Первое покушение произошло в 1866 году близ Летнего сада в Санкт-Петербурге. Тогда в царя неудачно выстрелил народоволец Каракозов, его схватили на месте и спустя несколько месяцев приговорили к смертной казни. Во второй раз на жизнь Александра II покушались во Франции в 1867 году, когда он в сопровождении французского императора Наполеона III следовал с военного смотра. Пистолет в руках польского активиста А. И. Березовского разорвался от сильного заряда, и пуля пролетела мимо. Мотивом своих действий преступник назвал желание отомстить за подавление польского восстания в 1863 году. Березовского осудили и отправили в пожизненную ссылку в тихоокеанские островные владения Франции — на Новую Каледонию.

Следующие нападения на императора так или иначе совершали представители революционной организации «Земля и воля» и выделившегося из нее общества «Народная воля». После ареста руководителей первого состава «Земли и воли» и ее самороспуска в 1864 году общество возродилось далеко не сразу. Новая «Земля и воля» появилась в 1876 году под лозунгами передачи земли крестьянам и введения общинного самоуправления. Землевольцы действовали не только методами пропаганды своих идей в народе, но и посредством революционного террора по отношению к правительственным служащим и государю в частности.

2 (14) апреля 1879 года активист террористического направления «Земли и воли» А. К. Соловьев совершил нападение на императора, по обыкновению прогуливавшегося близ Зимнего дворца. Царь увидел стремительно приближавшегося Соловьева, уклонился и попытался убежать от преступника. В ходе непродолжительной погони Соловьеву удалось выстрелить четыре раза, но ни одна из пуль не попала в императора. Пятый выстрел он сделал в накрывавшую его толпу. 25 мая (6 июня) 1879 года Верховный уголовный суд признал его виновным в покушении на жизнь императора и приговорил к смертной казни через повешение. Через три дня приговор был приведен в исполнение.

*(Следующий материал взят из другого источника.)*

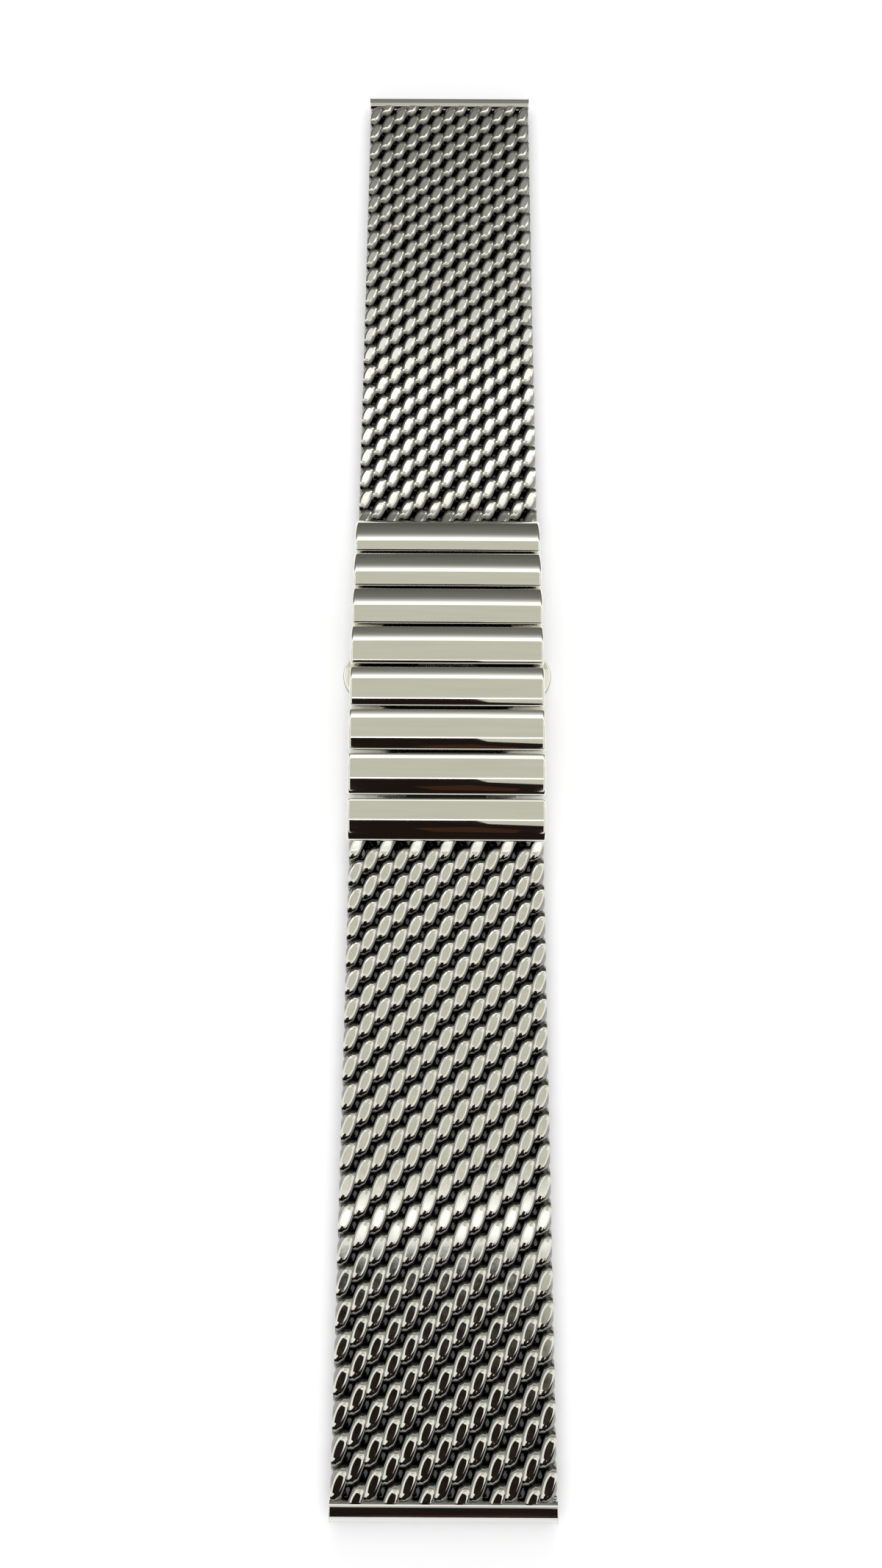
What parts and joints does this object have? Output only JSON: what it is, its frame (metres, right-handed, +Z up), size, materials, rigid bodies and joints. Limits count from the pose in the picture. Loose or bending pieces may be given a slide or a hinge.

Между тем на почве поиска истинной цели общества среди его участников наметились разногласия. Часть членов организации во главе с Г. В. Плехановым выступала за мирное просвещение народа и осторожное склонение людей к революционным идеям. Другая часть (А. И. Желябов, А. Д. Михайлов, Н. А. Морозов, В. Н. Фигнер, С. Л. Перовская и другие) настаивала на активизации террористических атак против отдельных правительственных чиновников и самодержавия в целом. В июне 1879 года на съезде членов организации в Воронеже Плеханов говорил об опасности террора и, оставшись непонятым радикально настроенными товарищами, покинул съезд. «Земля и воля» раскололась на две организации: крестьянско-пропагандистский «Черный передел» и террористическую «Народную волю». От имени последней совершались оставшиеся покушения на Александра II.